Principle 2- Success Is Based On Relationships: Their relationship was positively improved by simply calling and thanking their important person. Whether they called a parent, a friend, teacher, or sibling, that relationship will be better because they now know how important they are to each other and are happier because of it.

Principle 3: You Must Constantly Create Value For Others:The value that they placed on the person they felt gratitude for created value for that person in regards to themselves. Sometimes everyone needs a confidence boost and receiving appreciation from someone you care about it a great feeling. They both now also have an increase in value towards showing gratitude as well as happiness.

Principle 4: You Can Reinvent Yourself Regularly: These people reinvented themselves the second they made the call. They are sharing appreciation and happiness that they may not have though to give had we not inspired them. They can also continue to reinvent themselves by continuing to make those calls, and the people they called have the opportunity too.

This is our video of people showing gratitude @ CMU and the happiness they feel because of it:

Fred Factor: Gratitude Project

PSY 100L: Humans and the Mind

One of the Leadership Advancement Scholarship required courses was Introduction to Psychology. This class was taken as a cohort, which are my personal favorites. On top of the fact that lectures are basically a none stop party, it’s great to have 40 other people to turn to for help. The ability to understand humans and what drives them is a huge part of leadership, as well as constantly seeking to further our knowledge of one another.

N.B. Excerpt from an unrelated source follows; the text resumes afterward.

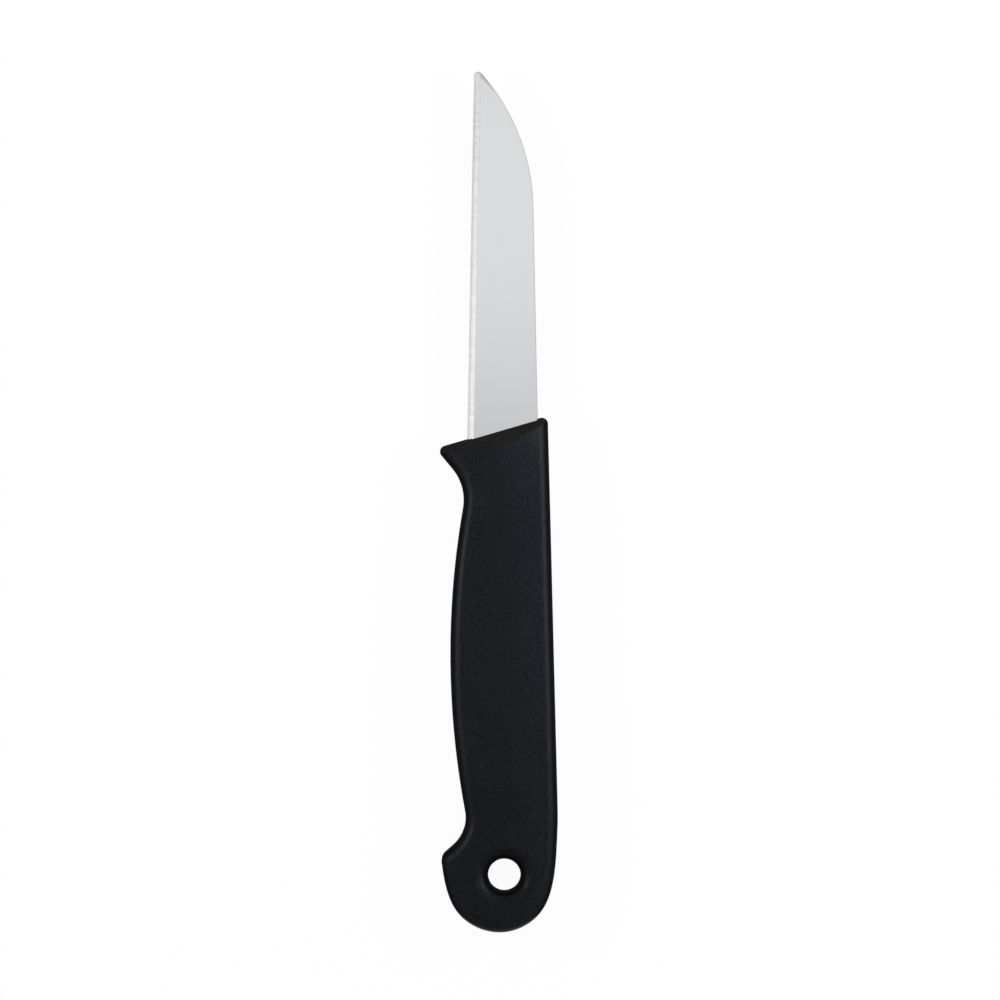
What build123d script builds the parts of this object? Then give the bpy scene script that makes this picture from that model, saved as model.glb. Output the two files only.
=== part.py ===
"""Paring knife: a bevelled steel blade whose tang is moulded into a one-piece plastic handle.

The knife lies flat on its side. +Y points to the tip, +X to the spine and -X to the cutting edge.
The origin is under the middle of the knife, on the surface it lies on. Lengths are millimetres
and angles are degrees.
"""

import os
from math import cos, radians, sin, tan

from build123d import *

# The whole knife
knife_length = 172.0
handle_length = 103.2
handle_width = 23.5
handle_thickness = 10.0

# Blade strip and its grinding
blade_thickness = 1.0
blade_width = 14.1
blade_spine_step = 2.0
edge_lean = 1.06
spine_lean = 1.2
straight_spine_length = 42.6
nose_radius = 0.8
bevel_width = 1.35
edge_land = 0.12
spine_easing = 0.15

# Tang inside the handle
shoulder_depth = 4.0
tang_width = 9.0
tang_length = 46.0
tang_corner_radius = 2.0
key_hole_radius = 2.2
key_hole_setback = 12.0
key_hole_spacing = 18.0

# Handle seen from above
ridge_slant = 16.2
handle_spine_lean = 1.443
finger_recess_radius = 9.65
rear_recess_radius = 7.4
beak_radius = 2.5
beak_lean = 8.5
front_corner_radius = 1.25

# Handle across its thickness
facet_tilt = 30.0
edge_radius = 2.7
crown_height = 1.15
front_crown_height = 1.89
front_land = 3.0
front_blend_length = 20.0
butt_taper = 0.7
butt_taper_length = 34.0

# Hang hole
hang_hole_radius = 3.25
hang_hole_setback = 11.5
hang_hole_rim_radius = 2.9

# How far a cutting shape runs past what it cuts
overrun = 4.0

# Plan outline: shares of the handle's width from the guard, and of its length from the butt
spine_front_shares = (0.9169, 1.0)
guard_share = -0.040
finger_corner_shares = (0.2298, 0.8628)
belly_shares = (0.0878, 0.5390)
rear_corner_shares = (0.2485, 0.1950)
beak_shares = (0.0051, 0.1475)
butt_shares = (
    (0.0495, 0.0888),
    (0.1639, 0.0345),
    (0.5389, 0.0003),
    (0.8404, 0.0345),
    (0.9526, 0.0888),
    (0.9968, 0.1876),
)
bow_start_share = 0.3717
hang_hole_share = 0.5468

# Places across the handle where its faces stand highest, as shares of its width
crown_line_share = 0.534
front_crown_line_share = 0.372

# Largest roundings that their walls carry: of the height left at the guard, and beside the hang hole
guard_wall_share = 1.3
hole_wall_share = 0.85

# How far a rounded nose falls short of the sharp point, in nose radii
nose_drop_share = 1.486
middle_share = 0.5

# Rows and columns of points that carry the shaped face of the handle
face_rows = 27
face_columns = 9

half_thickness = handle_thickness / 2
butt_end = -knife_length / 2
mid_plane = Plane.XY.offset(half_thickness)


def spot(shares):
    """Point of the plan view at these shares of the handle's width and length."""
    across_share, along_share = shares
    return (
        (across_share - middle_share) * handle_width,
        butt_end + along_share * handle_length,
    )


def leaning(foot, lean, along):
    """Point at this Y on a line through foot that leans by an angle from +Y."""
    return (foot[0] + (along - foot[1]) * tan(radians(lean)), along)


# Front of the handle: its ridge is a slanted line from the guard to the spine corner
ridge_direction = Vector(cos(radians(ridge_slant)), sin(radians(ridge_slant)), 0)
forward = Vector(-sin(radians(ridge_slant)), cos(radians(ridge_slant)), 0)
spine_front = spot(spine_front_shares)


def on_ridge(across):
    """Point of the ridge line at this X."""
    return (across, spine_front[1] - (spine_front[0] - across) * tan(radians(ridge_slant)))


def behind_ridge(point):
    """Distance of a point behind the ridge line."""
    return -(Vector(point.X, point.Y, 0) - Vector(*spine_front)).dot(forward)


guard_front = on_ridge(spot((guard_share, 0))[0])
finger_corner = spot(finger_corner_shares)
rear_corner = spot(rear_corner_shares)
beak = spot(beak_shares)
bow_start = leaning(spine_front, -handle_spine_lean, spot((0, bow_start_share))[1])
handle_spine_direction = (-sin(radians(handle_spine_lean)), cos(radians(handle_spine_lean)))
hang_hole = (spot((hang_hole_share, 0))[0], butt_end + hang_hole_setback)

# Feet of the blade's two sides on the ridge line, and its ends inside the handle
spine_foot = on_ridge(spine_front[0] - blade_spine_step)
edge_foot = on_ridge(spine_foot[0] - blade_width)
shoulder = edge_foot[1] - shoulder_depth
tang_middle = (edge_foot[0] + spine_foot[0]) / 2
tang_end = shoulder - tang_length
sharp_tip = leaning(edge_foot, edge_lean, knife_length / 2 + nose_drop_share * nose_radius)
curve_start = leaning(spine_foot, -spine_lean, spine_foot[1] + straight_spine_length)


def is_outer_edge(edge):
    """True for the edges round both faces of the strip, from its shoulder to its nose."""
    flat = abs((edge @ 0).Z - (edge @ 1).Z) < edge_land
    return flat and (edge @ middle_share).Y > shoulder + shoulder_depth / 2


# Blade: one strip with a ground edge and a narrower tang
with BuildPart() as blade:
    with BuildSketch(Plane.XY.offset(half_thickness - blade_thickness / 2)):
        with BuildLine():
            edge_line = Line(sharp_tip, leaning(edge_foot, edge_lean, shoulder))
            Polyline(
                edge_line @ 1,
                (tang_middle - tang_width / 2, shoulder),
                (tang_middle - tang_width / 2, tang_end),
                (tang_middle + tang_width / 2, tang_end),
                (tang_middle + tang_width / 2, shoulder),
                leaning(spine_foot, -spine_lean, shoulder),
                curve_start,
            )
            TangentArc(
                curve_start,
                sharp_tip,
                tangent=(-sin(radians(spine_lean)), cos(radians(spine_lean))),
            )
        strip = make_face()
        fillet(strip.vertices().sort_by(Axis.Y)[-1], nose_radius)
        fillet(strip.vertices().sort_by(Axis.Y)[:2], tang_corner_radius)
        with Locations(
            (tang_middle, shoulder - key_hole_setback),
            (tang_middle, shoulder - key_hole_setback - key_hole_spacing),
        ):
            Circle(key_hole_radius, mode=Mode.SUBTRACT)
    extrude(amount=blade_thickness)
    chamfer(blade.edges().filter_by(is_outer_edge), spine_easing)

    # Two long wedges are ground away to leave the bevel on both faces
    edge_direction = Vector(sin(radians(edge_lean)), cos(radians(edge_lean)), 0)
    grinding_start = leaning(edge_foot, edge_lean, shoulder - overrun)
    grinding_plane = Plane(
        origin=(grinding_start[0], grinding_start[1], half_thickness),
        x_dir=(cos(radians(edge_lean)), -sin(radians(edge_lean)), 0),
        z_dir=edge_direction,
    )
    bevel_rise = (blade_thickness - edge_land) / 2 / bevel_width
    with BuildSketch(grinding_plane):
        for side in (1, -1):
            with BuildLine():
                Polyline(
                    (bevel_width, side * blade_thickness / 2),
                    (-overrun, side * (edge_land / 2 - overrun * bevel_rise)),
                    (-overrun, side * (blade_thickness / 2 + overrun)),
                    (bevel_width, side * (blade_thickness / 2 + overrun)),
                    close=True,
                )
            make_face()
    extrude(amount=knife_length, mode=Mode.SUBTRACT)
blade.part.label = "blade"

# Shaped faces of the handle: crowned across, falling away at the front and thinning at the butt
crown_line = spot((crown_line_share, 0))[0]
front_crown_line = spot((front_crown_line_share, 0))[0]
crown_radius = (handle_width / 2) ** 2 / 2 / crown_height
front_crown_radius = (handle_width / 2) ** 2 / 2 / front_crown_height


def face_height(across, along):
    """Height of the handle's upper face above its middle plane."""
    place = Vector(across, along, 0)
    share = (behind_ridge(place) - front_land) / (front_blend_length - front_land)
    share = min(max(share, 0), 1)
    front_share = 1 - share * share * (3 - 2 * share)
    beside_front_crown = (place - Vector(*on_ridge(front_crown_line))).dot(ridge_direction)
    crown_drop = (across - crown_line) ** 2 / crown_radius / 2
    front_drop = front_share * beside_front_crown**2 / front_crown_radius / 2
    butt_share = max((butt_end + butt_taper_length - along) / butt_taper_length, 0)
    return half_thickness - crown_drop - front_drop - butt_taper * butt_share**2


def face_point(column, row):
    """Point of the upper face on an even grid that reaches past the handle all round."""
    low_across, low_along = guard_front[0] - overrun, butt_end - overrun
    high_across, high_along = handle_width / 2 + overrun, spine_front[1] + overrun
    across = low_across + (high_across - low_across) * column / (face_columns - 1)
    along = low_along + (high_along - low_along) * row / (face_rows - 1)
    return Vector(across, along, half_thickness + face_height(across, along))


upper_face = Face.make_surface_from_array_of_points(
    [[face_point(column, row) for column in range(face_columns)] for row in range(face_rows)]
)
with BuildPart() as under_face:
    extrude(upper_face, amount=handle_thickness + 2 * overrun, dir=(0, 0, -1))


# Plan outline of the handle, with sharp corners that are rounded later
with BuildLine() as outline:
    Line(spine_front, guard_front)
    Line(guard_front, finger_corner)
    ThreePointArc(finger_corner, spot(belly_shares), rear_corner)
    Line(rear_corner, beak)
    Spline(
        beak,
        *[spot(shares) for shares in butt_shares],
        bow_start,
        tangents=[(tan(radians(beak_lean)), -1), handle_spine_direction],
    )
    Line(bow_start, spine_front)


def nearest_corner(sketch, place):
    """Corner of a sketch that lies nearest to a place of the plan view."""
    return sketch.vertices().sort_by(lambda corner: (Vector(corner.X, corner.Y) - Vector(*place)).length)[0]


def is_behind_ridge(edge):
    """True for an edge of the handle's faces that isn't on its front."""
    return behind_ridge(edge @ middle_share) > front_land / 2


def is_hole_rim(edge):
    """True for an edge where the hang hole meets an outer face."""
    middle = edge @ middle_share
    beside_axis = (Vector(middle.X, middle.Y) - Vector(*hang_hole)).length
    above_middle = abs(middle.Z - half_thickness)
    return beside_axis < hang_hole_radius + rim_rounding / 2 and above_middle > half_thickness / 2


def corner_waste(corner, first, second, radius):
    """Outline of what rounding cuts off a plan corner, ending with the centre of the rounding."""
    to_first = (first - corner).normalized()
    to_second = (second - corner).normalized()
    half_angle = radians(to_first.get_angle(to_second) / 2)
    centre = corner + (to_first + to_second).normalized() * (radius / sin(half_angle))
    first_touch = corner + to_first * (radius / tan(half_angle))
    second_touch = corner + to_second * (radius / tan(half_angle))
    points = [
        first_touch,
        first_touch + (first_touch - centre),
        corner + (corner - centre),
        second_touch + (second_touch - centre),
        second_touch,
        centre,
    ]
    return [(point.X, point.Y) for point in points]


# Plan corners that are rounded last, each with a place along either side of it
sharp_corners = (
    (guard_front, spine_front, finger_corner, front_corner_radius),
    (spine_front, guard_front, bow_start, front_corner_radius),
    (beak, rear_corner, leaning(beak, -beak_lean, butt_end), beak_radius),
)

# Roundings of the handle's sides and of its hang hole, as far as the walls there carry them
side_rounding = min(edge_radius, guard_wall_share * face_height(*guard_front))
hole_wall = spot(butt_shares[-2])[0] - hang_hole[0] - hang_hole_radius - side_rounding
rim_rounding = min(hang_hole_rim_radius, hole_wall_share * hole_wall)

# Handle: moulded round the tang, with rounded sides, two front facets and a hang hole
with BuildPart() as handle:
    with BuildSketch(Plane.XY.offset(-overrun)) as plan:
        add(outline.line)
        make_face()
        fillet(nearest_corner(plan, finger_corner), finger_recess_radius)
        fillet(nearest_corner(plan, rear_corner), rear_recess_radius)
        with Locations(hang_hole):
            Circle(hang_hole_radius, mode=Mode.SUBTRACT)
    extrude(amount=handle_thickness + 2 * overrun)
    add(under_face.part, mode=Mode.INTERSECT)
    mirror(under_face.part, about=mid_plane, mode=Mode.INTERSECT)

    side_rims = ShapeList()
    for shaped_face in handle.faces().filter_by(GeomType.BSPLINE):
        side_rims += shaped_face.outer_wire().edges().filter_by(is_behind_ridge)
    fillet(side_rims, side_rounding)
    fillet(handle.edges().filter_by(is_hole_rim), rim_rounding)
    for side in (1, -1):
        facet_normal = forward * cos(radians(facet_tilt)) + Vector(0, 0, side * sin(radians(facet_tilt)))
        facet_plane = Plane(origin=(*spine_front, half_thickness), z_dir=facet_normal)
        split(bisect_by=facet_plane, keep=Keep.BOTTOM)
    with BuildSketch(Plane.XY.offset(-overrun)):
        for corner, first, second, radius in sharp_corners:
            waste = corner_waste(Vector(*corner), Vector(*first), Vector(*second), radius)
            Polygon(*waste[:-1], align=None)
            with Locations(waste[-1]):
                Circle(radius, mode=Mode.SUBTRACT)
    extrude(amount=handle_thickness + 2 * overrun, mode=Mode.SUBTRACT)
    add(blade.part, mode=Mode.SUBTRACT)
handle.part.label = "handle"

os.makedirs("parts", exist_ok=True)
export_step(blade.part, "parts/blade.step")
export_step(handle.part, "parts/handle.step")
for piece in (blade, handle):
    print(piece.part.label, len(piece.part.solids()), piece.part.is_valid, piece.part.bounding_box(optimal=True))
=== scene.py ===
"""Paring knife on a white table: satin steel blade in a black textured plastic handle.

Lengths are metres. +Y points to the tip, +X to the spine, and +Z up from the table.
"""

from math import cos, radians, sin

import bpy
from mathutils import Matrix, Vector

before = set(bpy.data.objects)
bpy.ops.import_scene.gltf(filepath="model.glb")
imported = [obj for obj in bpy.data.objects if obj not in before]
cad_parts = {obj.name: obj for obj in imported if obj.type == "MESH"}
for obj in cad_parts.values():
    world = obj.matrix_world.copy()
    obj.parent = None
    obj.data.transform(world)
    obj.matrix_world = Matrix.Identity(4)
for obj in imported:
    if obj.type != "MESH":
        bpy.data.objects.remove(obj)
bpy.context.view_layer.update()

MM = 0.001
WHITE = (1.0, 1.0, 1.0, 1.0)
BLACK = (0.0, 0.0, 0.0, 1.0)

# Directions: across the knife to its spine, along it to its tip, and up
ACROSS = Vector((1.0, 0.0, 0.0))
ALONG = Vector((0.0, 1.0, 0.0))
UP = Vector((0.0, 0.0, 1.0))

# Noise mostly stays near a half: the range over which a finish follows it
NOISE_RANGE = (0.3, 0.7)

# Cutting edge: its foot at the handle, and its lean from +Y
EDGE_FOOT = Vector((-6.303 * MM, 12.52 * MM, 5.0 * MM))
EDGE_LEAN = radians(1.06)
EDGE_NORMAL = Vector((cos(EDGE_LEAN), -sin(EDGE_LEAN), 0.0))

# Bevel: from its border to where its finish is complete, as distances from the edge
BEVEL_WIDTH = 1.35 * MM
BEVEL_BORDER = (BEVEL_WIDTH, 0.93 * BEVEL_WIDTH)

# Darker outer part of the bevel, and how much darker it is, which drops towards the tip
EDGE_STRIP_BORDER = (0.70 * MM, 0.15 * MM)
EDGE_STRIP_DROP = (78.0 * MM, 82.0 * MM)
EDGE_STRIP_DARKNESS = (0.23, 0.09)

# Nose of the blade: the way that its blunted tip faces, and how far out it lies that way
NOSE = Vector((0.74, 0.672, 0.0))
NOSE_REACH = 54.75 * MM

# Nose's painted shade: where it starts and is complete, outwards and along the blade, and its share on the
# bevel
NOSE_BORDER = (NOSE_REACH - 0.75 * MM, NOSE_REACH - 0.05 * MM)
NOSE_START = (80.5 * MM, 84.8 * MM)
NOSE_ON_BEVEL = 0.4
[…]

Though I enjoy the topic of Psychology, I didn’t particularly like this course. The first thing I learned is that it is extremely difficult to follow a lecture solely recited from a PowerPoint. The subject is so interesting I think my professor should have found a way to make it more engaging. As the semester came to a close, less and less people showed up for lecture because the course we majority self taught. The homework, however, was extremely effective as a study tool. I really liked the online program the course was run under. It had an online textbook, a dictionary for the course, and highlighting tools for the e-book. The homework also gives feedback on both the incorrect and correct responses. Of all the courses I’ve taken this semester I think I’ve retained the most in psychology.

Psychology plays into leadership more than most people might realize. Positive and negative reinforcers are used by leaders to encourage actions from their group members or to inhibit actions. We also have to take each persons sense of identity and personal characteristics like, race, religion, and demographic when leading because all these factors can affect how a person perceives your leadership and how receptive they will be to you. I think it is important for leaders to be knowledgeable in the study of human behavior because leadership in a way goes against that nature. We are all made to be independent beings, with free will and our own thoughts, so being a follower is often times difficult. Understanding the proper way to relate to others and communicate based on psychological theory and behavior is important to the success of any leader.

“Man can alter this life by altering his thinking.” -William James (American Psychologist)

COM 267L: Leadership Protocol Course in Debate

Communications 267L was a cohort class in debate. As leaders of today it is important that we know how to lead effectively and respectfully and part of that is being able to properly communicate our feelings and opinions. To be frank, I really disliked this course. It is not the essence of the course that I had an issue with, because I actually find debating and research to be interesting, it was the execution of the teaching.

I will leave the name of this professor out by calling him K. K was the professor for my specific class and we immediately got off to a rough start. He often times hindered learning by speaking to me and other as if we were unintelligent and was very argumentative in the opposite way you would expect a debate professor to communicate. We didn’t have our first debate until mid November, 12 weeks into the semester, with little background knowledge of debate and how to debate. We were thrown into research we had absolutely no knowledge of and when we asked questions in regards to the debate I often times found myself dosing off because K’s relies were completely irrelevant to the topics and questions and his tone towards his students made me cringe. All tests were open book, open note so I really didn’t learn anything, and even though I’m not planning on majoring in debate, it is extremely frustrating to sit in a class twice a week that you are getting absolutely nothing out of besides constant mocking and disrespect.

If there is anything I learned from the class it was internal. I realized, as my frustration for K increased, I had to learn how to bite my tongue, and understand that though I wish I could tell him exactly how I feel, it would do me no good. I learned how to not let my face reflect my emotions and consider myself slightly more in control of my frustrations. I also was very impressed with my fellow classmates in our ability to not let the debates and varying opinions affect our relationships outside of the class. I believe this shows what true leaders we all are because of our ability to leave class as good of friends as we had entered.